世界で一つの、オリジナルチェアができるまで
この数か月、東京に滞在しています。
コロナの間は多くのメーカーさんや職人さんも活動が止まったりゆっくりになっていたので、プロジェクトの進行も遅れていましたが、ようやく少しずつ動き出してきました。
そんな中で、今年3月にオーダーしておいたダイニングチェアが完成!それは既存のものからサイズも調整し、張地も選んだビスポークアイテム。(オーダーして作ったオリジナルのことをビスポークと言います)メーカーの方が発送前に確認用の画像を送ってくれました。それがあまりに素敵過ぎて感動!したので、今日はそのビスポークチェアができるまでのお話をご紹介します!
家具の中でも欠かせないアイテムのイス。背、足、と人の体のような名前も持ち、歴史的にはそのデザインにより座る人も選ぶという、まるで人間そのもののような家具です。
イスを選ぶ、って難しいですね。
予めいくつか候補を定めておいてから、ショールームに実物を確認に行きました。
実際に見て触って、座ってみて、、、結局違うイスに決めました。笑
もちろんこれで終わりではありません。
単にイスの「デザイン」を決めただけなので、色や細かいサイズはこれからです!
空間全体のインテリアコーディネート、カーテン生地、家具の色は決まっていて、張地の候補も決まっていましたが、それを再確認。
張地の種類だって、「〇色から選べます」という選択肢ではなくて、イス張地用の生地から選べるので、選択肢は数え切れません!
そんな中からどうやって選ぶの??
と思われますが、目指すインテリアを形にするために、生地の素材感、色合いと見ていくと、運命の生地が見つかるのです!

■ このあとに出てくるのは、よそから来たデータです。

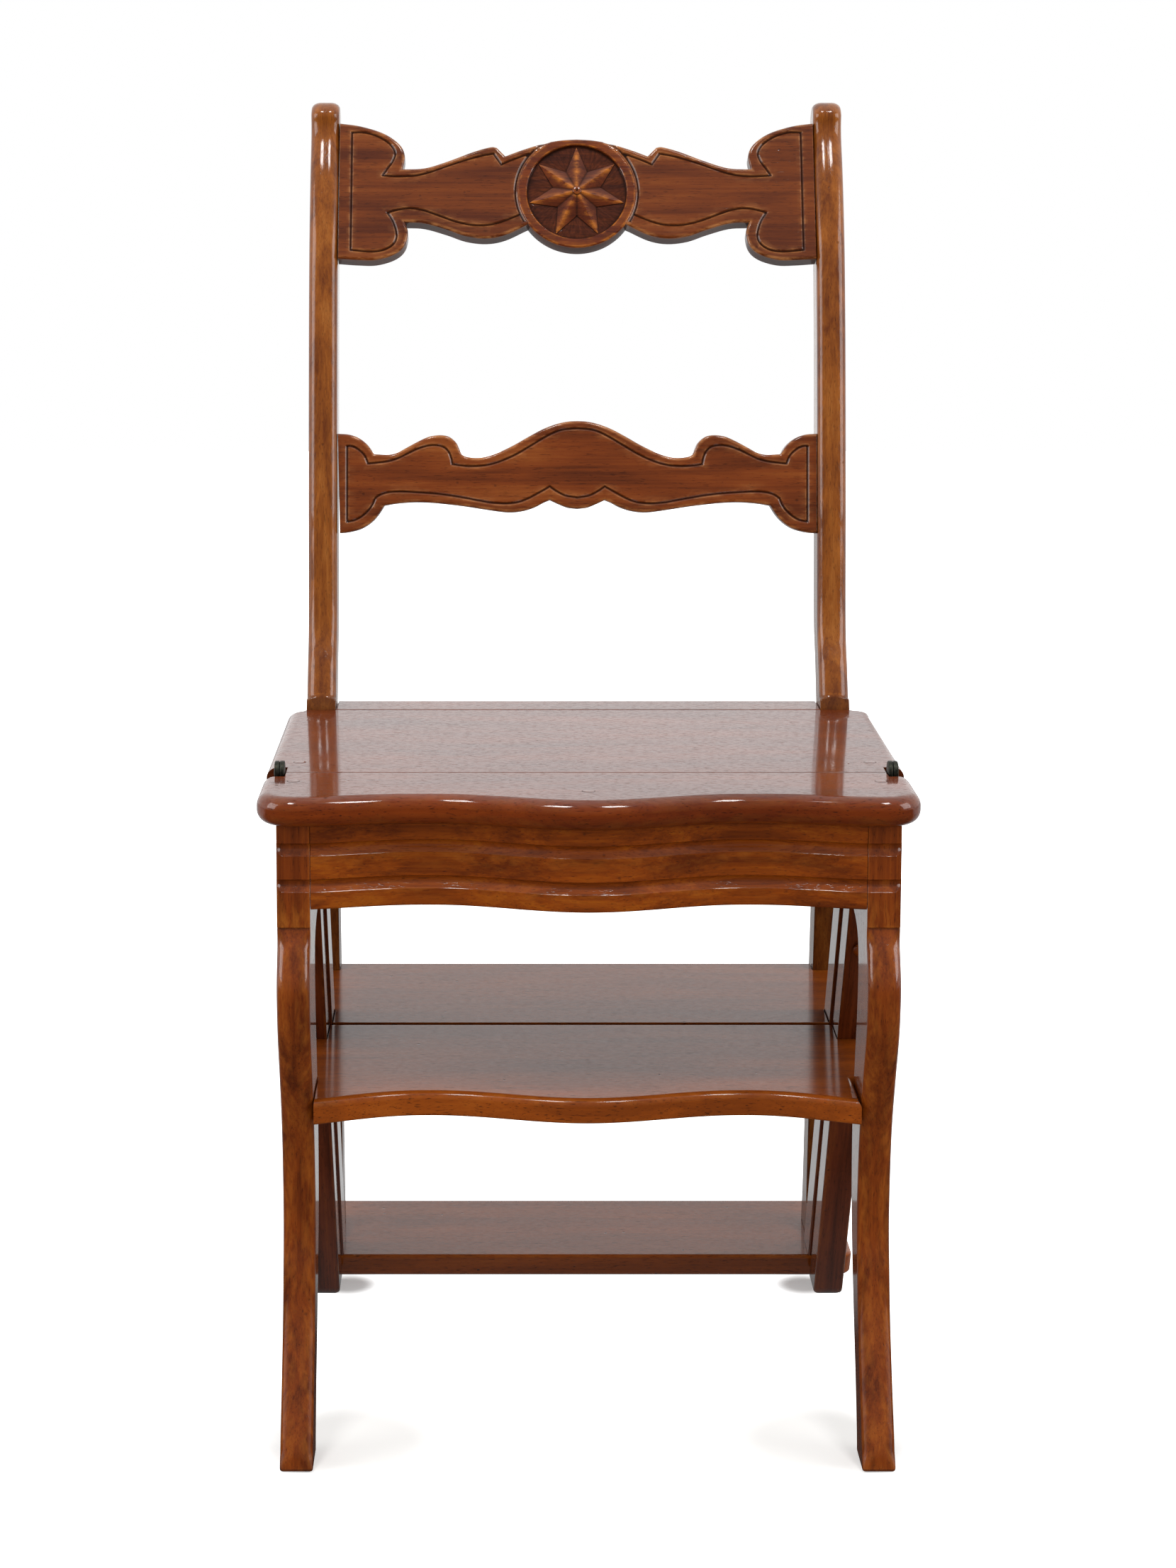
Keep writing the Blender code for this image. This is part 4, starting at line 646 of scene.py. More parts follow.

今回の前回のデザインはお見せできないのですが、エレガントで落ち着いた空間です。全体の色は淡く、カーテンはこの生地。
印象派画家のモネの「睡蓮」の絵のようなイメージで生地を探していた時に、このカーテン生地に出会ったのでした。
イス張地は下の写真のように、淡いベルベットのグレー、パイピングという縁にはカーテン生地にも少し含まれているワインレッドのような色を選びました。
さらにイスの張地選びのポイントは後ろ姿!後ろ側だけに違うファブリックを使いました。カーテン生地が水色で自然をモチーフにしたかったので、こちらは水面に広がる波紋の感じです。
ふぅ。やっと生地が決まった!
淡いグラデーションで、とても上品な雰囲気になりそう。
このイスはオーダーしてから制作に入るので、サイズの調整も可能です。日本人が海外でイスを買う場合に注意すべきなのが、イスの高さです。座面高さは日本だと40㎝くらいが多いですが、イギリスではそれより高く、このイスは元々46㎝でした。それをお客様に靴を脱いで座ってもらい、テーブルとのバランスも見て、座面を数センチ低くすることにしました。
ダイニングチェアの場合は、ダイニングテーブル高さとの関係もあるので、合わせてチェックした方がいいですね。
これでイス選びは完了!
思ったよりも時間がかかりましたが、お客様も大満足のイスになって、来てよかったです!
仕上がりが楽しみです♪♪
これは3月初めのことでした。
ここからコロナで大変なことになり、通常8週間の納期がだいぶ延びましたが、7月初旬にようやくイスができました!
今回はアーム無しとアーム有の2種類があります。
ビスポークでひとつずつ選んだ分だけ、思い入れは特別です。
世界に2つとない自分だけのデザイン。
インテリアアイテムは、買うモノではなく創るもの、なんですね。
好きなファブリックを選んでから、それを張るイスを選ぶ、それもいいと思います。
そんなアイテムが入ってこそ、空間にも自然と馴染み、愛着も持てる、世界で一つの自分らしいインテリアになるのだと改めて思いました。
今回のイスと同じ形で、張地の違うイスもメーカーのウェブサイトに出ています。張地が変わると雰囲気も変わりますね。
余談ですが、数年前にイスの張り替え「アポストリー」を習っていた私。イスへの理解を深めたいというのが動機でしたが、すっかりハマり、家じゅうがイスだらけで場所がなくなったので(笑)、今はお休みしています。
そんな経緯もあって、イス張地には思い入れも強いかもしれません。
以前ソフトファニシングのショップ&工房へ見学に行った際の記事もありますので、ご参考にどうぞ。
ソフトファニシング工房見学 ショップ編 (こちら) では、ファブリックで彩られた様々なアポストリーの世界をご紹介しています。
ソフトファニシング工房見学 工房編 (こちら)では、普段見られない職人の舞台裏をご紹介しています。これを見るとイスの見方が変わるかもしれません。
個性豊かなイスたち、いいですね。
家族それぞれが自分の好きな生地で自分のイスを彩る、なんていうのも素敵だと思います。